Give back the lines exactly, from the first one to the line with "subsurface: float = 0.0", both ends included.

------ Available data

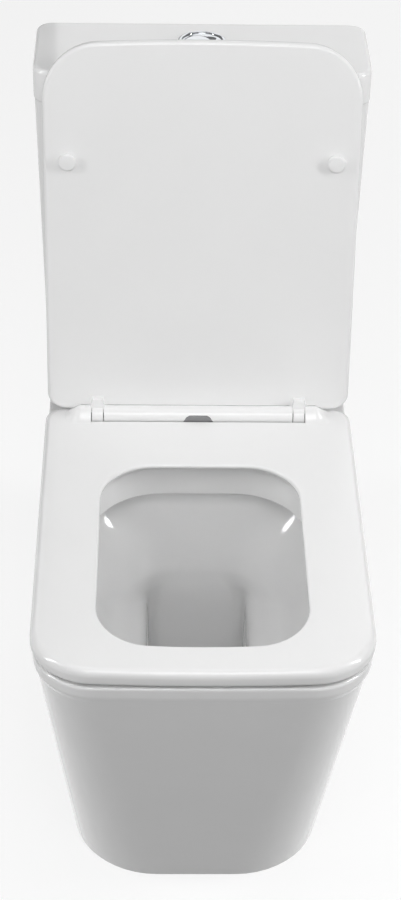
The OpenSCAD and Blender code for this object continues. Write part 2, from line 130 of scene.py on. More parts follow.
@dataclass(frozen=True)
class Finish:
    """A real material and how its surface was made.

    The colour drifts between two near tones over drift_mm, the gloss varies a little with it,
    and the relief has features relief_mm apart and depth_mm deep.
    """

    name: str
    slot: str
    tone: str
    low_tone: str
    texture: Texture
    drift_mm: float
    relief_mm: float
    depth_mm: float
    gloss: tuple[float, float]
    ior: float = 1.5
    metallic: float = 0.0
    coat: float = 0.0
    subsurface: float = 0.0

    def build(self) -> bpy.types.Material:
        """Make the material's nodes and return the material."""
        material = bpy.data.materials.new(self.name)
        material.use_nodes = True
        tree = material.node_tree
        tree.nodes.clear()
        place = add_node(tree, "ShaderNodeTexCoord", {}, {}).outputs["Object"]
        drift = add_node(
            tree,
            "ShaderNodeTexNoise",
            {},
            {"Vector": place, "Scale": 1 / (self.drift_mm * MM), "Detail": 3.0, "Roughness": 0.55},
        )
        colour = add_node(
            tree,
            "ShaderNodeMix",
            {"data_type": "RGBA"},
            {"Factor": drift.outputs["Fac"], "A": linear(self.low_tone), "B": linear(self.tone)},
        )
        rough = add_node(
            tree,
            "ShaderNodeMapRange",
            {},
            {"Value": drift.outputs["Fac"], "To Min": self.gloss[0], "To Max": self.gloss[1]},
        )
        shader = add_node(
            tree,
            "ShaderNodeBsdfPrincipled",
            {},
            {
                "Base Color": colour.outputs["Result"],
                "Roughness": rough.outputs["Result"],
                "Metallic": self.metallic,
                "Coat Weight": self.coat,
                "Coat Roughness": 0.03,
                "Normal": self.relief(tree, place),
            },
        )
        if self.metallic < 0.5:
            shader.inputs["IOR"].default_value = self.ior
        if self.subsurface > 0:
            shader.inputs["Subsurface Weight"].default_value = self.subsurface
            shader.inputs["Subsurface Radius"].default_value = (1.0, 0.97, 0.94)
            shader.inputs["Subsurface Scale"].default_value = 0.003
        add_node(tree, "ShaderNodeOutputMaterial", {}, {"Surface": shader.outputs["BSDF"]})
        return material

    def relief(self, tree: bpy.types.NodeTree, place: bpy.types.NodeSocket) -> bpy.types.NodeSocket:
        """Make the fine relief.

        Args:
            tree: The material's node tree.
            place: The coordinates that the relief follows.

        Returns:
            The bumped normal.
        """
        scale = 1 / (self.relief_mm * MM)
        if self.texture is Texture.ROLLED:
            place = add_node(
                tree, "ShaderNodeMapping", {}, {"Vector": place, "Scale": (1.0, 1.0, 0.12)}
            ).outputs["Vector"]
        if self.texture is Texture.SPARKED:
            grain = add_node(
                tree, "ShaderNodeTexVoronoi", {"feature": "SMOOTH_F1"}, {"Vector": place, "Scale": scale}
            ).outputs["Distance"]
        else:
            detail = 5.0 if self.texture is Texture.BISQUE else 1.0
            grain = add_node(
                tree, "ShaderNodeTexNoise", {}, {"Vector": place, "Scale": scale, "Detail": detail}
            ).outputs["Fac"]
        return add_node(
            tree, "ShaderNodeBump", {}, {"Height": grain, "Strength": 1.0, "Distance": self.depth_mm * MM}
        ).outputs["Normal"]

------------

_Response to this task_.
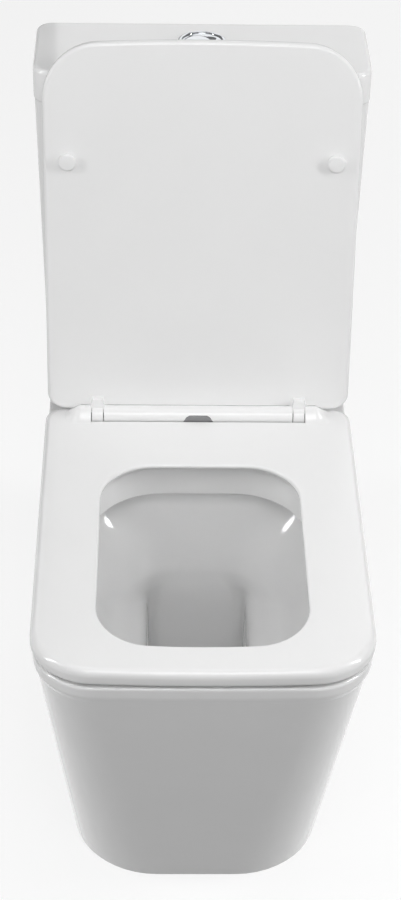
The OpenSCAD and Blender code for this object continues. Write part 2, from line 130 of scene.py on. More parts follow.
@dataclass(frozen=True)
class Finish:
    """A real material and how its surface was made.

    The colour drifts between two near tones over drift_mm, the gloss varies a little with it,
    and the relief has features relief_mm apart and depth_mm deep.
    """

    name: str
    slot: str
    tone: str
    low_tone: str
    texture: Texture
    drift_mm: float
    relief_mm: float
    depth_mm: float
    gloss: tuple[float, float]
    ior: float = 1.5
    metallic: float = 0.0
    coat: float = 0.0
    subsurface: float = 0.0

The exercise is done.